China’s latest dummy spit confirmed – wine tariffs up to 203%

IN its latest act of petulasim toward Australia China has formally tried to destroy our wine industry exports.
If we go crawling back to China presumably they will start to allow our exports into the country again.
This time China’s commerce ministry said today it will impose temporary anti-dumping measures on Australian wine imports from Saturday.
The duties will range from 107.1 per cent to 212.1 per cent.
That takes a $10 bottle of win to $33!!
The commerce ministry said in a statement announcing the measures that “there is a causal relationship between [wine] dumping and material damage”.

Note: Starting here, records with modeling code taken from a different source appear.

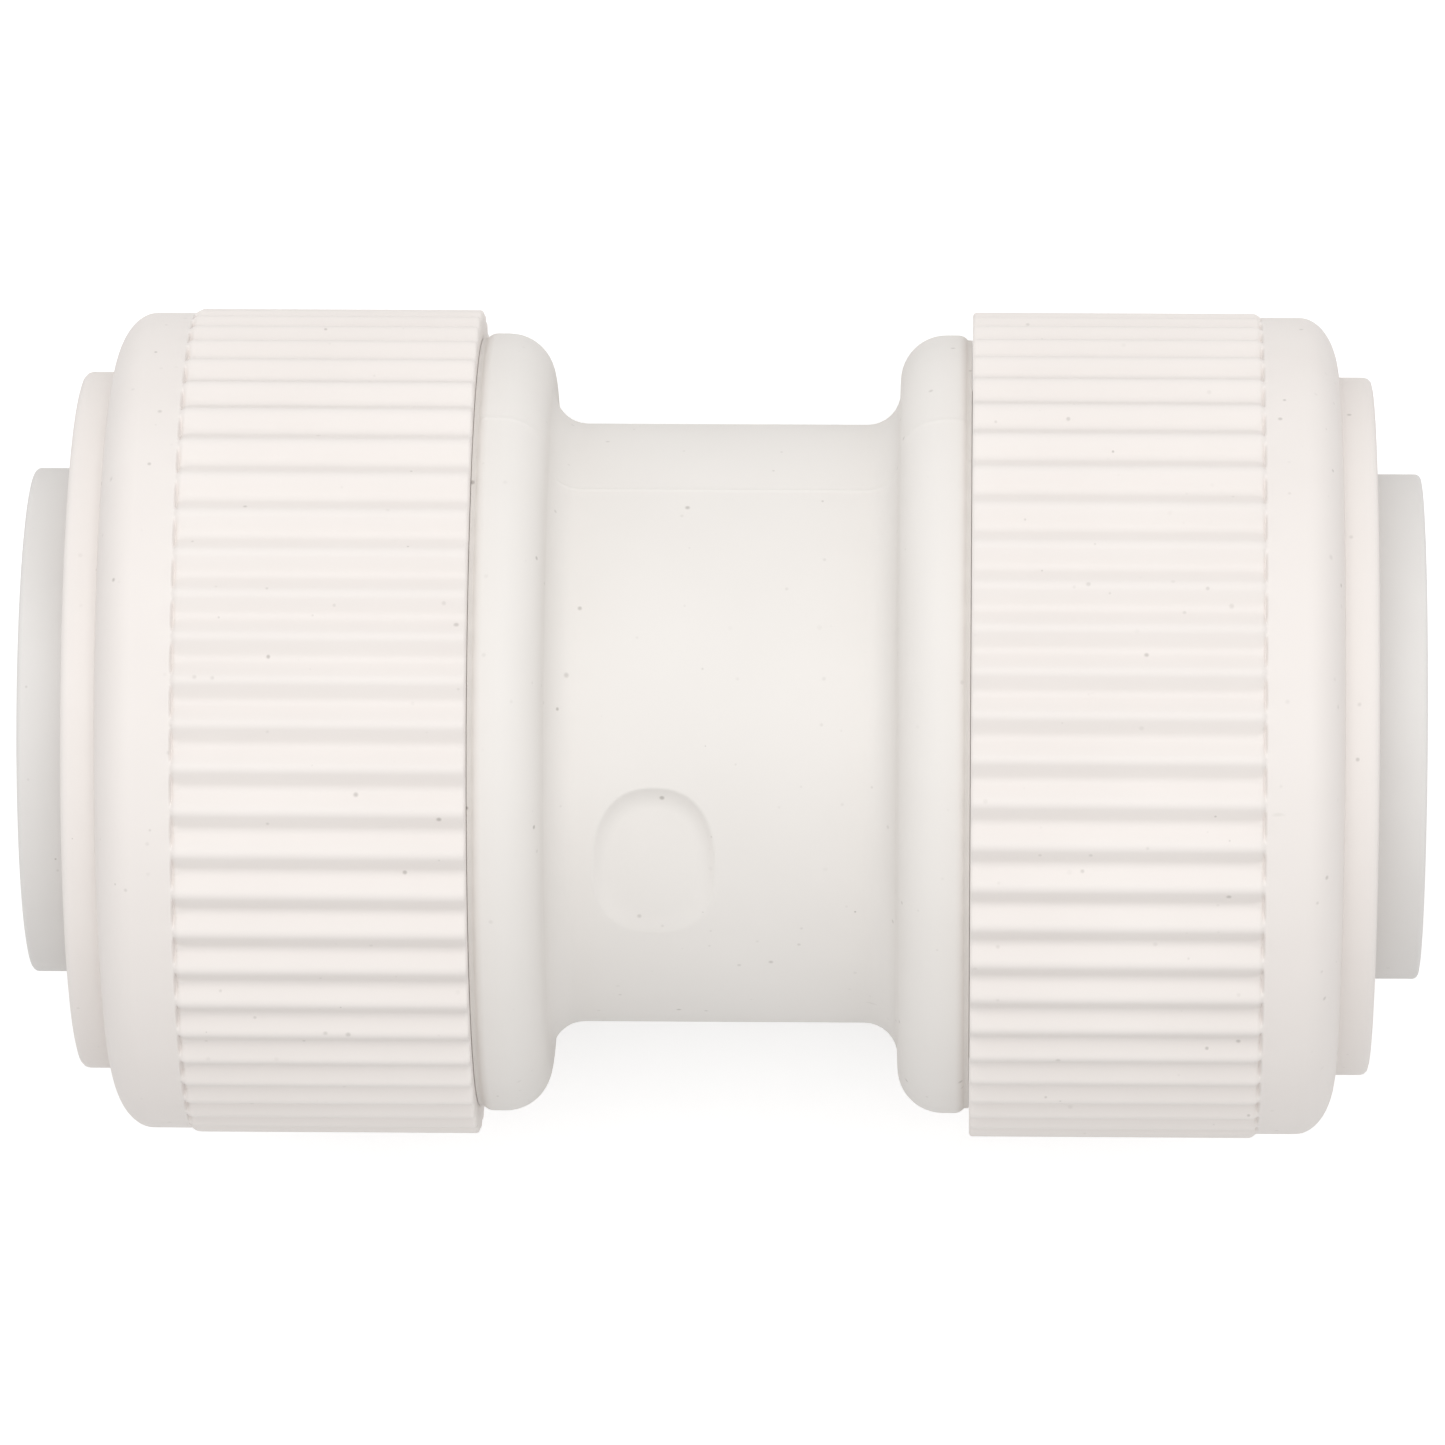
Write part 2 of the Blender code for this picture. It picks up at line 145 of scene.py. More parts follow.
def repaired(mesh, merge=False, fill=False):
    # joins double points and closes open edges where asked, and turns every face outwards
    bm = bmesh.new()
    bm.from_mesh(mesh)
    if merge:
        bmesh.ops.remove_doubles(bm, verts=bm.verts, dist=mergeDistance)
    if fill:
        bmesh.ops.holes_fill(bm, edges=[edge for edge in bm.edges if edge.is_boundary])
    bmesh.ops.recalc_face_normals(bm, faces=bm.faces)
    bm.to_mesh(mesh)
    bm.free()
    return mesh


def buildRepeatTree():
    tree = bpy.data.node_groups.new("repeatRoundAxis", "GeometryNodeTree")
    takes = (("Unit", "Geometry"), ("Count", "Int"), ("Start Angle", "Float"),
             ("Weld Distance", "Float"), ("Finish", "Material"))
    for label, kind in takes:
        tree.interface.new_socket(label, in_out="INPUT", socket_type="NodeSocket" + kind)
    tree.interface.new_socket("Result", in_out="OUTPUT", socket_type="NodeSocketGeometry")
    nodes = tree.nodes
    given = nodes.new("NodeGroupInput")
    result = nodes.new("NodeGroupOutput")
    places = nodes.new("GeometryNodeMeshLine")
    places.inputs["Offset"].default_value = (0, 0, 0)
    index = nodes.new("GeometryNodeInputIndex")
    share = nodes.new("ShaderNodeMath")
    share.operation = "DIVIDE"
    share.inputs[0].default_value = fullTurn
    turn = nodes.new("ShaderNodeMath")
    turn.operation = "MULTIPLY_ADD"
    spin = nodes.new("ShaderNodeCombineXYZ")
    toRotation = nodes.new("FunctionNodeEulerToRotation")
    placed = nodes.new("GeometryNodeInstanceOnPoints")
    realize = nodes.new("GeometryNodeRealizeInstances")
    weld = nodes.new("GeometryNodeMergeByDistance")
    finish = nodes.new("GeometryNodeSetMaterial")
    wires = (
        (given, "Count", places, "Count"), (given, "Count", share, 1), (index, 0, turn, 0),
        (share, 0, turn, 1), (given, "Start Angle", turn, 2), (turn, 0, spin, "Z"),
        (spin, 0, toRotation, 0), (places, "Mesh", placed, "Points"),
        (given, "Unit", placed, "Instance"), (toRotation, 0, placed, "Rotation"),
        (placed, "Instances", realize, "Geometry"), (realize, "Geometry", weld, "Geometry"),
        (given, "Weld Distance", weld, "Distance"), (weld, "Geometry", finish, "Geometry"),
        (given, "Finish", finish, "Material"), (finish, "Geometry", result, "Result"),
    )
    for source, output, target, socket in wires:
        tree.links.new(source.outputs[output], target.inputs[socket])
    return tree


repeatTree = buildRepeatTree()


def repeatRound(unit, count, startAngle, material):
    # turns one unit into a full ring of them and hands back a plain mesh
    holder = bpy.data.objects.new(unit.name, unit)
    bpy.context.scene.collection.objects.link(holder)
    modifier = holder.modifiers.new("repeat", "NODES")
    modifier.node_group = repeatTree
    values = {"Count": count, "Start Angle": startAngle, "Weld Distance": weldDistance, "Finish": material}
    for item in repeatTree.interface.items_tree:
        if item.name in values:
            modifier[item.identifier] = values[item.name]
    graph = bpy.context.evaluated_depsgraph_get()
    mesh = bpy.data.meshes.new_from_object(holder.evaluated_get(graph))
    holder.modifiers.remove(modifier)
    bpy.data.objects.remove(holder)
    return mesh


def finishPiece(name, mesh, material, body, nodes, turn, creaseAngle=40):
    mesh.transform(turn)
    repaired(mesh, merge=True)
    mesh.materials.clear()
    mesh.materials.append(material)
    mesh.shade_smooth()
    mesh.set_sharp_from_angle(angle=math.radians(creaseAngle))
    piece = bpy.data.objects.new(name, mesh)
    bpy.context.scene.collection.objects.link(piece)
    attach(piece, body)
    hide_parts(*nodes)


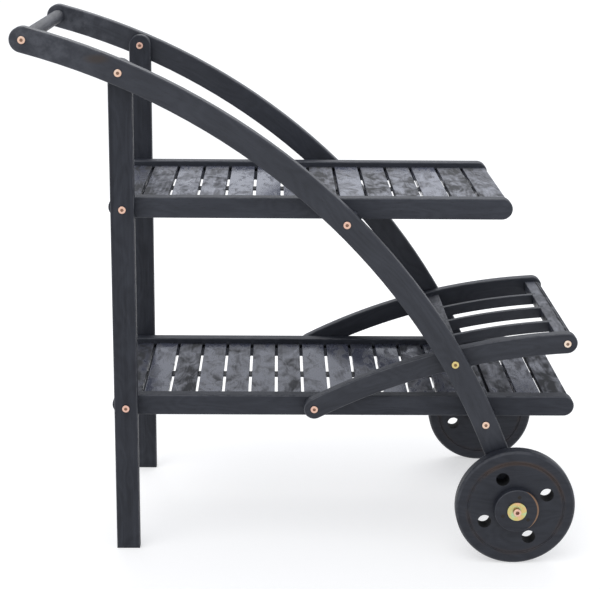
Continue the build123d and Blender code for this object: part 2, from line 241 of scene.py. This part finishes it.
# %% White room
COOL_WHITE = (0.925, 0.955, 1.030, 1.0)
ROOM_GLOW = 0.72
ROOM_WHITE = 1.05

room = bpy.data.worlds.new("white_room")
room.use_nodes = True
bpy.context.scene.world = room
room_tree = room.node_tree
room_light = room_tree.nodes["Background"].inputs
room_rays = add_node(room_tree, "LightPath").outputs
room_colour = mixed(room_tree, room_rays["Is Camera Ray"], COOL_WHITE, grey(1.0))
room_tree.links.new(room_colour, room_light["Color"])
seen = maths(room_tree, "MAXIMUM", room_rays["Is Camera Ray"], room_rays["Is Glossy Ray"])
room_strength = between(room_tree, seen, 0.0, 1.0, ROOM_GLOW, ROOM_WHITE)
room_tree.links.new(room_strength, room_light["Strength"])
print("room glows", ROOM_GLOW, "as a light and", ROOM_WHITE, "in reflections")

# %% [markdown]
# ## Skylight and soft box
# The room alone would leave the dark timber flat, so a broad skylight from above
# the camera's left shoulder gives it shape, and a soft box behind the cart draws
# the lit arrises along the tops of the rails and bows. A sun lamp with a very wide
# angle is that skylight: unlike a soft box, it lights the floor as brightly far
# away as near.

# %% Skylight and soft box
DAYLIGHT = (1.0, 0.99, 0.97)
BOX_PLACE = Vector((0.3, 1.9, 2.4))
BOX_TARGET = Vector((0.0, 0.0, 0.5))
BOX_SIZE = (3.0, 1.2)
SKYLIGHT_WAY = Vector((0.35, 0.55, -1.0))


def hang_lamp(lamp, place, way):
    """Hang a lamp at a place, shining along a way."""
    lamp.color = DAYLIGHT
    hung = bpy.data.objects.new(lamp.name, lamp)
    aim = way.to_track_quat("-Z", "Y")
    hung.matrix_world = Matrix.Translation(place) @ aim.to_matrix().to_4x4()
    bpy.context.scene.collection.objects.link(hung)
    print(lamp.name, "shines with", lamp.energy)


back_box = bpy.data.lights.new("back_box", "AREA")
back_box.shape = "RECTANGLE"
back_box.size, back_box.size_y = BOX_SIZE
back_box.energy = 30
hang_lamp(back_box, BOX_PLACE, BOX_TARGET - BOX_PLACE)

skylight = bpy.data.lights.new("skylight", "SUN")
skylight.energy = 1.0
skylight.angle = math.radians(50)
hang_lamp(skylight, Vector(), SKYLIGHT_WAY)

bpy.context.scene.view_settings.view_transform = "Standard"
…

China is the biggest destination for Australia‘s wine exports, accounting for 39 per cent of total shipments in the first nine months of 2020, according to Wine Australia, an industry body.
The Chinese wine industry had asked for 202.7 per cent duties to cover losses due to what they claimed to be cheap Australian wine flooding the local market between 2015 and 2019, documents lodged with China’s commerce ministry said.
In an earlier briefing note on the investigations, Australian Grape & Wine, another industry body, had described short-term duties on wine shipments as “a worst-case scenario”.
China has unofficially banned Australian imports of coal, sugar, barley, lobsters, wine, copper and log timber since the start of November.
It imposed anti-dumping duties on barley earlier this year. The barley investigation that started in 2018 and concluded in May resulted in an anti-dumping duty of 73.6 per cent and a countervailing duty of 6.9 per cent, meaning a total tariff of just over 80 per cent.
China also suspended beef imports from five major meat processing plants in Queensland and New South Wales in May.